A technical college near me, just did this. They have less students than our district, and a little less area than us. The cost of their project was ( which included switch upgrades, etc) was somewhere around $500,000.00 . And this does not include the yearly maintenance subscribtions, that are usually needed. With the trends in technology, I would venture to say it will last right around 5 to 8 years. We are a district of less than 2,000 students. I think one to one computing in the classrooms would be much more cost effective.
One thing to consider in this conversation is how easy it has become to sync information from one computer to another. With services like Google Apps, Delicious etc students can easily research and work on multiple machines without losing much productivity. If computers are available in the classroom then there is an argument that students don't need to work on their personal machines.
Good point, I think the poster was implying that kids did not have access in the classroom but could if they brought their own machines.

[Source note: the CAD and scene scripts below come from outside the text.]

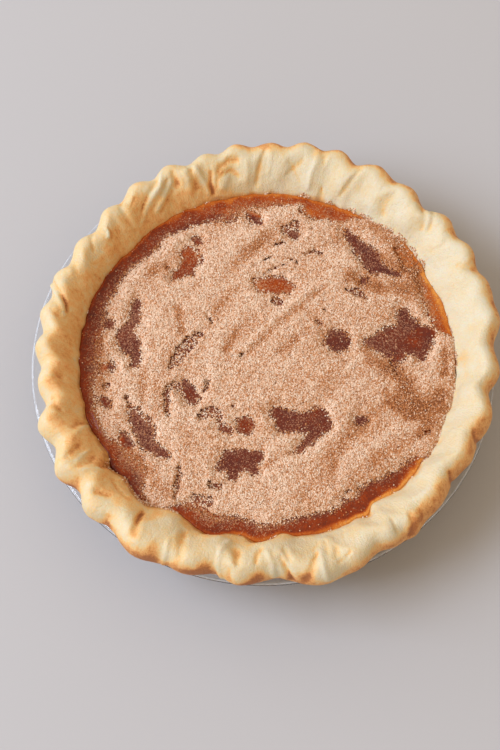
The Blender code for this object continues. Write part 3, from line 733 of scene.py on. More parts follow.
# How far in the colour at the wall reaches, where it is amber and where it is darker, and
# by what share that varies
AMBER_FROM = 0.7
AMBER_REACH, DARK_REACH = 2.6, 1.4
REACH_LUMPS = ((0.7, 5.0, 29),)
# How much fine sugar lies on the skin away from the edges of the sugar, and a streak
DUSTED_SKIN = (
    (0.20, ((56, 10, 4), (66, 12, 6))), (0.15, ((75, 26, 4), (76, 18, 4))),
    (0.25, ((-66, -33, 4), (-61, -46, 6), (-52, -54, 3))), (0.25, ((-69, 24, 3), (-71, 8, 5))),
    (-0.2, ((80, 10, 4), (85, 16, 4))), (-0.15, ((64, 54, 3), (72, 52, 2))),
    (0.2, ((-66, -60, 6), (-58, -65, 6))), (0.25, ((70, -12, 5), (80, -25, 6))),
    (-0.2, ((22, -92, 3), (44, -85, 3), (62, -72, 3), (73, -61, 2))),
)
# How much lies elsewhere, over the skin, and the lumps in that
DUSTED_LEAST = 0.28
DUSTED_LUMPS = ((0.10, 9.0, 26),)
# In the ring, up to the second distance from the wall, it comes up over the first
DUST_RISE, DUST_RING = 5.0, 14.0
# How much more lies along the sugar's edges, and how much lies under the sugar
DUSTED_EDGE = 0.5
DUSTED_UNDER = 0.52
# How many half widths from its middle line a painted streak or ring dies out
STREAK_END = 1.6
# Colour of the skin from darkest to amber, and pale and dark grains of sugar on the dark and
# on the orange skin
SKIN_STOPS = (
    (0.0, (0.085, 0.020, 0.014)), (0.12, (0.12, 0.026, 0.016)), (0.28, (0.17, 0.026, 0.008)),
    (0.42, (0.26, 0.037, 0.006)), (0.6, (0.38, 0.070, 0.009)), (0.8, (0.52, 0.140, 0.018)),
    (1.0, (0.72, 0.300, 0.060)),
)
PALE_ON_DARK, PALE_ON_ORANGE = (0.42, 0.19, 0.10, 1.0), (0.60, 0.27, 0.12, 1.0)
DARK_ON_DARK, DARK_ON_ORANGE = (0.13, 0.04, 0.022, 1.0), (0.34, 0.11, 0.035, 1.0)
# Where the sugar ends, in the ring: angle, distance from the wall at which it lies thick, and
# the width of the band outside that over which it thins out. Where the distance is negative
# the ring closes, and the sugar meets the wall as thick as it is HEAPED millimetres from its edge
MARGINS = (
    (0, -1, 1), (8, -0.8, 1), (12, 8, 2), (18, 8.5, 2.5), (24, 7, 2), (28, 4.5, 2.5), (32, 3, 2.5),
    (38, 2.5, 2.5), (43, 2, 2), (46, -0.8, 2), (57, -0.8, 1), (60, 2.5, 2), (63, 8, 2),
    (66, 9, 1.5), (72, 11.5, 1.5), (75, 9, 2), (78, 4.3, 1.5), (84, 7, 1.5), (90, 8.5, 4),
    (96, 8, 2.5), (102, 12, 7), (108, 13, 3), (114, 11.5, 1.6), (120, 10.5, 1.6), (126, 8.2, 1.5),
    (132, 11.5, 4.5), (138, 9.3, 3), (144, 9.2, 3), (150, 8.5, 4), (156, 9, 3), (162, 9.2, 3.5),
    (168, 10.8, 6.5), (174, 10.8, 6.5), (180, 10.6, 6.5), (186, 8.2, 4.5), (192, 6.2, 3),
    (198, 6.0, 3), (204, 5.0, 2.6), (210, 3.4, 2.2), (214, 8, 6), (218, 11, 9), (222, 13, 9),
    (228, 11.5, 9.5), (232, 3, 3), (236, -0.5, 1), (241, -0.5, 1), (246, 7.5, 5), (252, 10, 7),
    (258, 9.6, 5), (264, 8.5, 3), (270, 10, 4), (276, 4.5, 2), (282, 9.2, 2.5), (288, 10, 2.5),
    (294, 9.4, 2), (300, 11, 2.5), (306, 10.7, 2.5), (312, 10, 2), (318, 8, 2), (324, 6, 3.5),
    (328, -0.8, 1),
)
HEAPED = 2.2
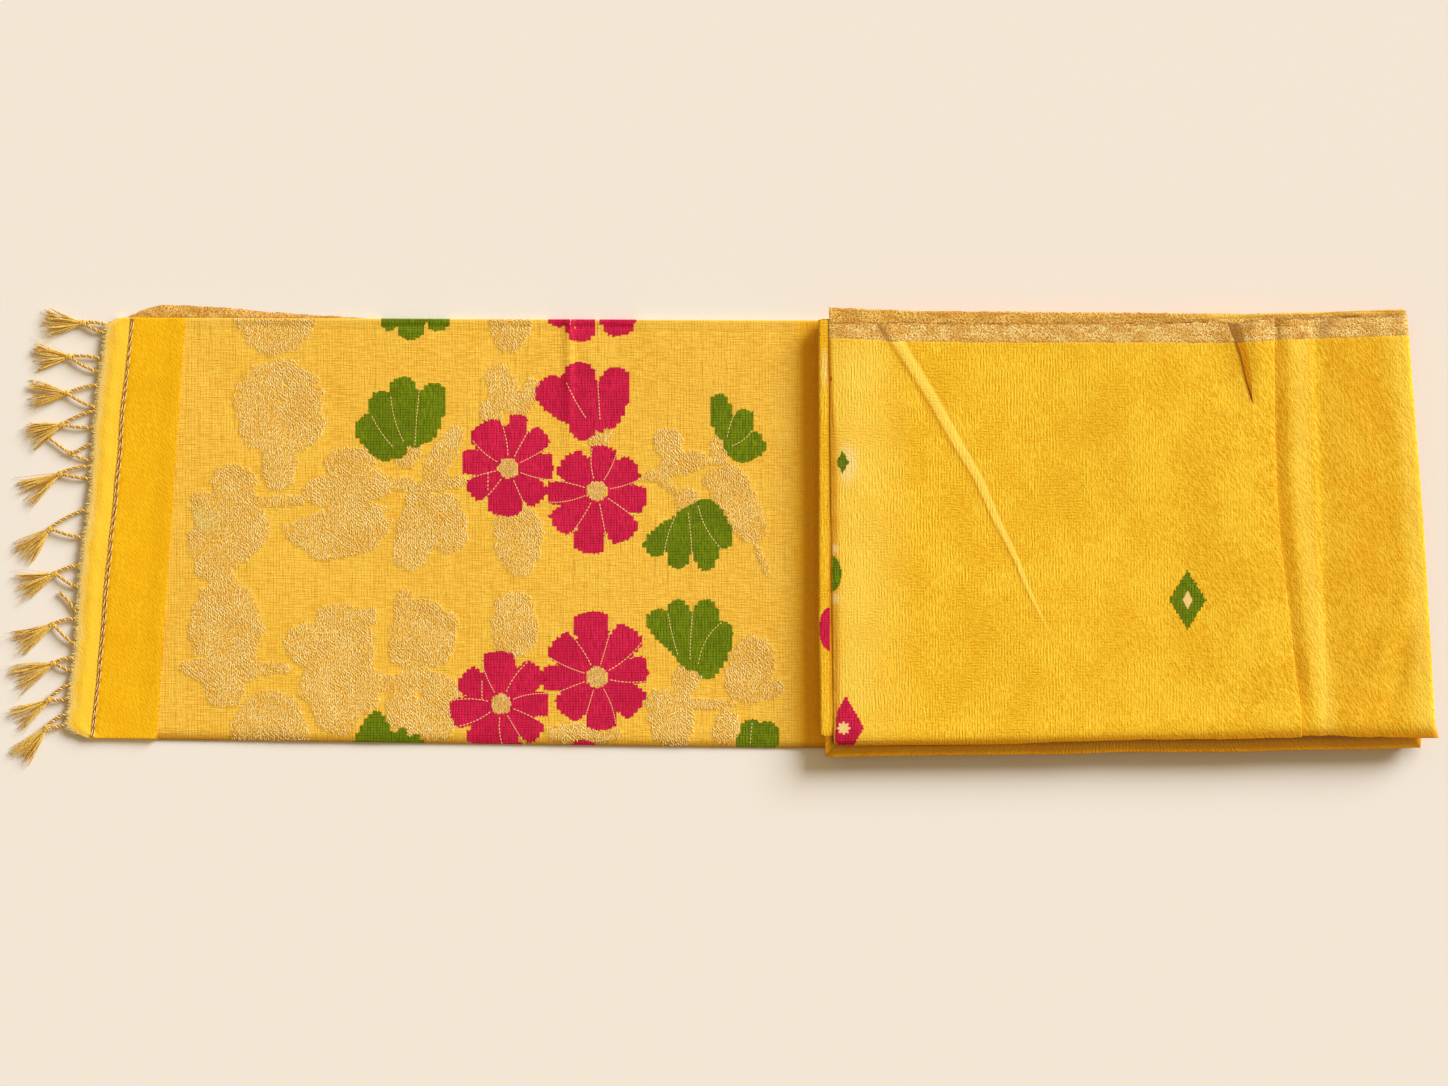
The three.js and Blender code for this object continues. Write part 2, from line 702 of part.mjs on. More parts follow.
const saree = new THREE.Group();
saree.add(
  piece("pallu_lower_plies", lowerPlies(), colours.folds),
  piece("pallu_net", palluNet(), colours.netGround),
  piece("pallu_end_band", endBand(), colours.satin),
  piece("pallu_selvedge", selvedgePeekWall(), colours.zari),
  piece("packet_folds", foldedLayers(), colours.folds),
  piece("body_face", bodyFace(), colours.body),
  piece("body_tail", bodyTail(), colours.body),
  piece("border_face", faceBorder(), colours.zari),
  piece("border_tail", tailBorder(), colours.zari),
  piece("border_under", underBorder(), colours.zari),
);
tassels.forEach((row, index) => {
  const name = `tassel_${String(index + 1).padStart(2, "0")}`;
  saree.add(piece(name, tassel(row), colours.tassel));
});

export default saree;
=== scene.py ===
import math

import bmesh
import bpy
import mathutils
import numpy as np
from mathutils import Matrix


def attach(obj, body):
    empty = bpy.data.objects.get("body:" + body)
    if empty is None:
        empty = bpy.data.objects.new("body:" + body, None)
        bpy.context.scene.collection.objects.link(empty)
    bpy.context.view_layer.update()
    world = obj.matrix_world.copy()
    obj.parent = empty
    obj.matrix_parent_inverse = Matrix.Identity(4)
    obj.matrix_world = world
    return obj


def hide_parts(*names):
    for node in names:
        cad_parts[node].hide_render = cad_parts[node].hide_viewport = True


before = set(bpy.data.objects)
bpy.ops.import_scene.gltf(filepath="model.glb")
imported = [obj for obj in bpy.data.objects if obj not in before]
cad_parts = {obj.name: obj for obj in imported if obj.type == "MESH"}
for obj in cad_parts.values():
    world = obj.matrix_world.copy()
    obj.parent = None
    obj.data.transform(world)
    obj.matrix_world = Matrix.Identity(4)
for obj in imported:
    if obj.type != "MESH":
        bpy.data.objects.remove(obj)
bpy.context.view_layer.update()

mm = 0.001  # the sizes below are in millimetres, in the frame of the solids
pixel = 2 / 3  # a pixel of the photograph on the cloth, in millimetres
turn = 2 * math.pi


# Small helpers for numbers
def smooth(value, low, high):
    share = np.clip((value - low) / (high - low), 0, 1)
    return share * share * (3 - 2 * share)


def hump(distance, halfWidth):
    return 1 - smooth(np.abs(distance), 0, halfWidth)


def bentLine(*points):  # a line through points given as (place, value)
    places, values = zip(*points)
    return lambda place: np.interp(place, places, values)


def onPhoto(across, down):  # a pixel of the 1448 x 1086 photograph as x and y on the cloth
    return (across - 723.5) * pixel, (535 - down) * pixel


def softNoise(x, y, size, seed):  # smooth random relief from -1 to 1, with lumps of the given size
    table = np.random.default_rng(seed).uniform(-1, 1, (61, 61))
    gridX, gridY = np.broadcast_arrays(np.asarray(x) / size + 500, np.asarray(y) / size + 500)
    cellX, cellY = np.floor(gridX).astype(int), np.floor(gridY).astype(int)
    shareX, shareY = smooth(gridX - cellX, 0, 1), smooth(gridY - cellY, 0, 1)

    def corner(stepX, stepY):
        return table[(cellX + stepX) % 61, (cellY + stepY) % 61]

    near = corner(0, 0) * (1 - shareX) + corner(1, 0) * shareX
    far = corner(0, 1) * (1 - shareX) + corner(1, 1) * shareX
    return near * (1 - shareY) + far * shareY


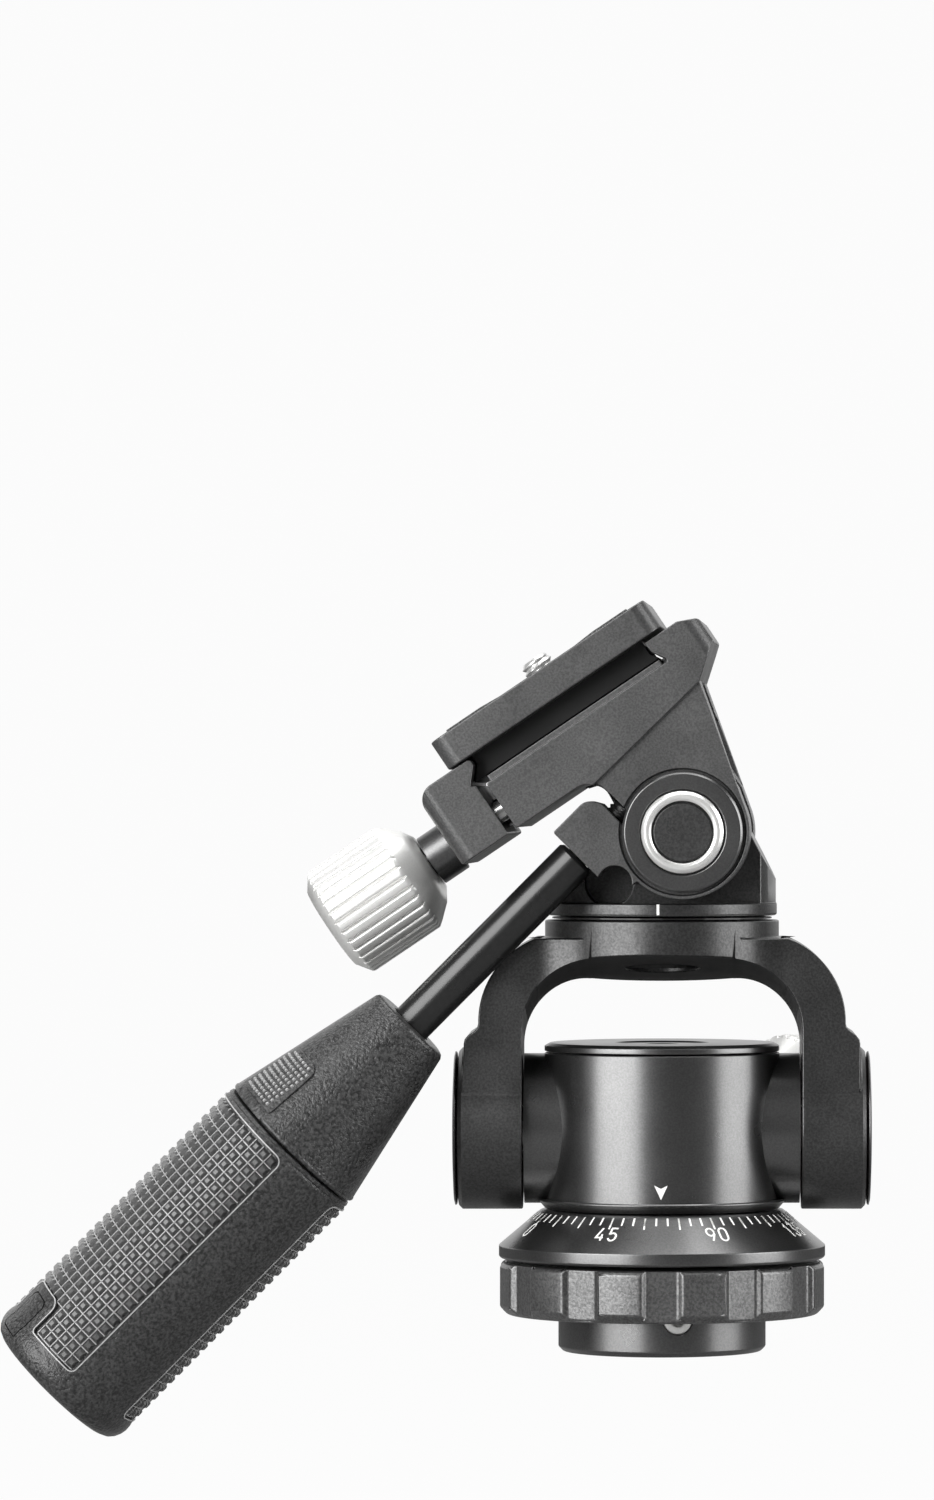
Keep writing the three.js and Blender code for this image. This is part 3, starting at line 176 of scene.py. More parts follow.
def turned(profile, sides=SIDES):
    """A closed solid turned about Z from (radius, height) pairs."""
    bm = bmesh.new()
    turns = circle(sides)
    rings = [
        [bm.verts.new((radius * c, radius * s, height)) for c, s in (turns if radius else [(0, 0)])]
        for radius, height in profile
    ]
    pairs = list(zip(rings, rings[1:]))
    if profile[0][0] != 0:
        pairs.append((rings[-1], rings[0]))
    for lower, upper in pairs:
        if len(lower) == len(upper) == sides:
            walled(bm, lower, upper)
        elif len(lower) == len(upper):
            continue
        elif abs(lower[0].co.z - upper[0].co.z) < 1e-6:
            bm.faces.new(max(lower, upper, key=len))
        else:
            for i in range(sides):
                j = (i + 1) % sides
                if len(lower) == 1:
                    bm.faces.new((lower[0], upper[j], upper[i]))
                else:
                    bm.faces.new((lower[i], lower[j], upper[0]))
    loose = [v for v in bm.verts if not v.link_faces]
    bmesh.ops.delete(bm, geom=loose, context="VERTS")
    return outwards(bm)


def cylinder(radius, low, high, place=BASE, sides=64):
    return moved(turned([(0, low), (radius, low), (radius, high), (0, high)], sides), place)


def outline(corners, steps=8):
    """Points of a closed outline whose corners (x, y, radius) are rounded."""
    points = []
    count = len(corners)
    for i, corner in enumerate(corners):
        here = Vector(corner[:2])
        radius = corner[2] if len(corner) > 2 else 0
        if radius == 0:
            points.append(tuple(here))
            continue
        before = (Vector(corners[i - 1][:2]) - here).normalized()
        after = (Vector(corners[(i + 1) % count][:2]) - here).normalized()
        half = before.angle(after) / 2
        start = here + before * radius / math.tan(half)
        end = here + after * radius / math.tan(half)
        centre = here + (before + after).normalized() * radius / math.sin(half)
        first = math.atan2(*(start - centre).yx)
        sweep = math.atan2(*(end - centre).yx) - first
        sweep = (sweep + math.pi) % (2 * math.pi) - math.pi
        for n in range(steps + 1):
            angle = first + sweep * n / steps
            points.append((centre.x + radius * math.cos(angle), centre.y + radius * math.sin(angle)))
    return points


def arc(x, y, radius, first, last, steps=16):
    """Points on an arc, with its angles in radians."""
    angles = [first + (last - first) * n / steps for n in range(steps + 1)]
    return [(x + radius * math.cos(a), y + radius * math.sin(a)) for a in angles]


def prism(points, low, high, along="Z"):
    """An outline pushed from low to high along Z, or an X and Z outline along Y."""
    bm = bmesh.new()
    place = (lambda a, b, c: (a, b, c)) if along == "Z" else (lambda a, b, c: (a, c, b))
    ends = [[bm.verts.new(place(a, b, c)) for a, b in points] for c in (low, high)]
    for end in ends:
        bm.faces.new(end)
    walled(bm, *ends)
    return outwards(bm)


def slab(left, right, half, low, high, radius=0, steps=8):
    """A block centred on Y, its upright edges rounded."""
    corners = [(left, -half, radius), (right, -half, radius), (right, half, radius), (left, half, radius)]
    return prism(outline(corners, steps), low, high)


def hoop(outer, inner, low, high):
    """A frame between two outlines that have as many points, from low to high along Z."""
    bm = bmesh.new()
    loops = [
        [bm.verts.new((x, y, z)) for x, y in points]
        for points, z in ((outer, low), (outer, high), (inner, high), (inner, low))
    ]
    walled(bm, *loops, loops[0])
    return outwards(bm)


def sliced(bm, step):
    """Cuts a flat solid into strips across X, so that it can be bent."""
    low = min(v.co.x for v in bm.verts)
    high = max(v.co.x for v in bm.verts)
    for n in range(1, math.ceil((high - low) / step)):
        everything = [*bm.verts, *bm.edges, *bm.faces]
        spot = (low + n * step, 0, 0)
        bmesh.ops.bisect_plane(bm, geom=everything, plane_co=spot, plane_no=(1, 0, 0), dist=1e-5)
    return bm


def wrapped(bm, radius, heading, step=1.0, slope=0.0):
    """Bends a flat solid round Z: X runs round, Y along the axis and Z outwards, from a radius."""
    sliced(bm, step)
    for vert in bm.verts:
        around, along, out = vert.co
        angle = heading + around / radius
        reach = radius + out + along * slope
        vert.co = (reach * math.cos(angle), reach * math.sin(angle), along)
    return outwards(bm)


def moved(bm, place):
    bm.transform(place)
    return bm


def temporary(bm):
    mesh = bpy.data.meshes.new("Scratch")
    bm.to_mesh(mesh)
    bm.free()
    obj = bpy.data.objects.new("Scratch", mesh)
    bpy.context.collection.objects.link(obj)
    return obj


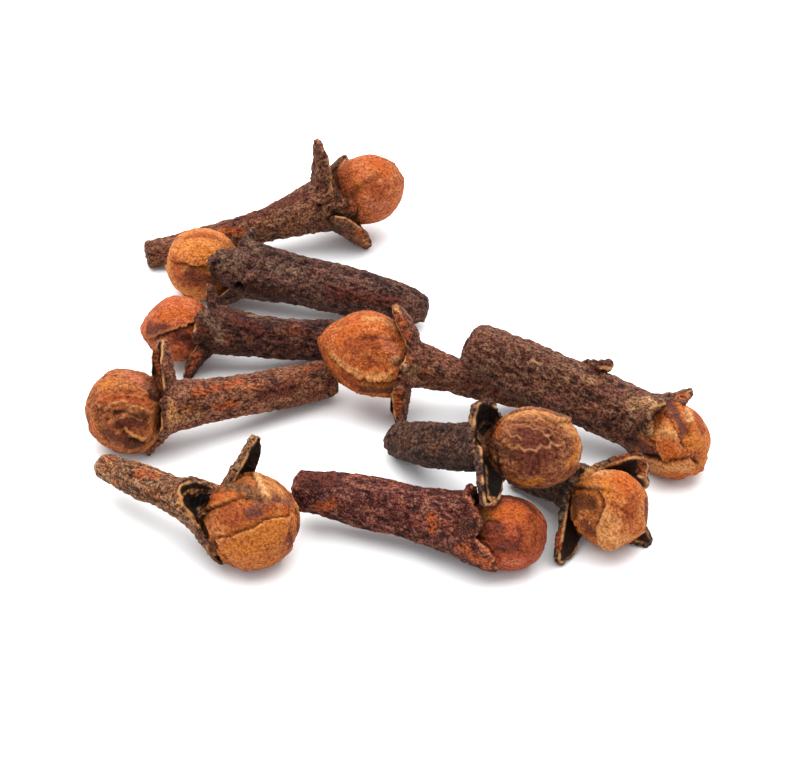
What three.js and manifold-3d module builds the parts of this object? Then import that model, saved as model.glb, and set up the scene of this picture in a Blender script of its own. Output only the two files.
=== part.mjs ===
// A loose heap of ten whole cloves (dried flower buds of Syzygium aromaticum), lying as they fell.
//
// Each clove is one solid: a stem (the hypanthium), the calyx at its head with four fleshy
// sepals, and the ball of folded petals that sits between them.
// Units are millimetres, +Z is up, and the heap rests on the plane Z = 0.

import * as THREE from 'three';
import { mergeVertices } from 'three/addons/utils/BufferGeometryUtils.js';
import Module from 'manifold-3d';

// ---------------------------------------------------------------- driving dimensions

const HEAP_SHIFT = [0.2, 0.6, 0];     // puts the origin under the middle of the heap
const STEM_SIDES = 12;                // facets round a stem
const STEM_STEPS = 6;                 // steps along a stem
const STEM_CORNERS = 4;               // a clove's stem is faintly four-sided
const STEM_SQUARE = 0.05;             // by this part of its radius
const STEM_SHRIVEL = 0.035;           // how far drying has drawn the skin in, as a part of the radius
const SHRIVEL_LOBES = 3;              // hollows that it leaves round the stem
const SHRIVEL_WIND = 5;               // radians that they wind on from tail to seat
const SHRIVEL_TURN = 7;               // and from one clove to the next, in turn steps
const SHRIVEL_START = 0.15;           // the tail itself is full up to this part of the length
const STEM_SWELL = 0.45;              // the stem reaches its middle thickness at this part of its length
const NECK_START = 0.62;              // and begins to widen to the neck at this part
const TAIL_RINGS = [[0, 0], [0.62, 0.12], [0.92, 0.5]];  // radius and height of its rounded rings
const CALYX_RIM = 0.45;               // the calyx reaches this far past the seat of the bud
const CALYX_FLARE = 1.02;             // how much wider than the neck its rim is
const TURN_STEP = 0.37;               // each clove's facets and folds are turned on from the last's
const BUD_SIDES = 13;                 // facets round a bud
const BUD_STEPS = 9;                  // steps from its foot to its tip
const PETALS = 4;                     // petals folded over each other into the ball
const PETAL_STEP = 0.10;              // height of a petal's free edge, as a part of the bud's radius
const PETAL_TWIST = 0.55;             // how far the petals wind round towards the tip, in petals
const BUD_POINT = 0.42;               // how sharply a pointed bud narrows to its tip
const BUD_BEAK = 0.1;                 // and how much further it reaches
const BEAK_START = 0.6;               // from this part of the way to the tip
const FOLD_FADE = 0.5;                // petal edges fade out inside this part of the radius
const SEPAL_SIDES = 8;                // facets round a sepal
const SEPAL_STEPS = 5;                // steps from its foot to its tip
const SEPAL_FOOT = 0.9;               // the length that is rooted in the calyx
const SEPAL_RING = 0.86;              // the sepals stand at this part of the neck's radius
const SEPAL_TAPER = 0.75;             // how much of its width a sepal loses by its tip
const SEPAL_BELLY = 1.6;              // above 1 it keeps its width for longer before the tip
const SEPAL_ROOT_OPEN = 20;           // degrees the rooted part may lean out
const SEPAL_THICK = 1.2;              // at the foot; it thins to the tip
const SEPAL_TIP = 0.65;               // thickness at the tip
const SEPAL_CUP = 0.5;                // how far a sepal's edges stand in from its middle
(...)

Yes, I think this is a better answer. My thinking is that if more access is needed, then the school should provide it, otherwise it must not be needed (otherwise the school would be providing it). I am a advocate of one to one classroom computers, where needed. This is kind of in contrast of one to one laptop programs, which I feel, right now are pretty unsustainable, due to the cost of such programs. In lower grades (K-6 or so) I think that if they had enough computers for 1/3 to 1/2 their class, that this would probably be ideal (from cost perspective anyways). Something like the approach taken at Morris Brandon Elementary in Atlanta http://morrisbrandon.com/tech/BrandonFinalBriefingjul06.pdf or http://morrisbrandon.com/forms/pta_tech_slides_aug2006.pdf. I think what they did with an old laptop cart was great http://morrisbrandon.com/modules.php?op=modload&name=Sections&a... .
Sorry I got off topic, *LOL* I tend to ramble and one thing always seems to lead to another*LOL*. Bottom line, my thinking is, if they need books, we should provide them and if they need computers, then we should provide them too.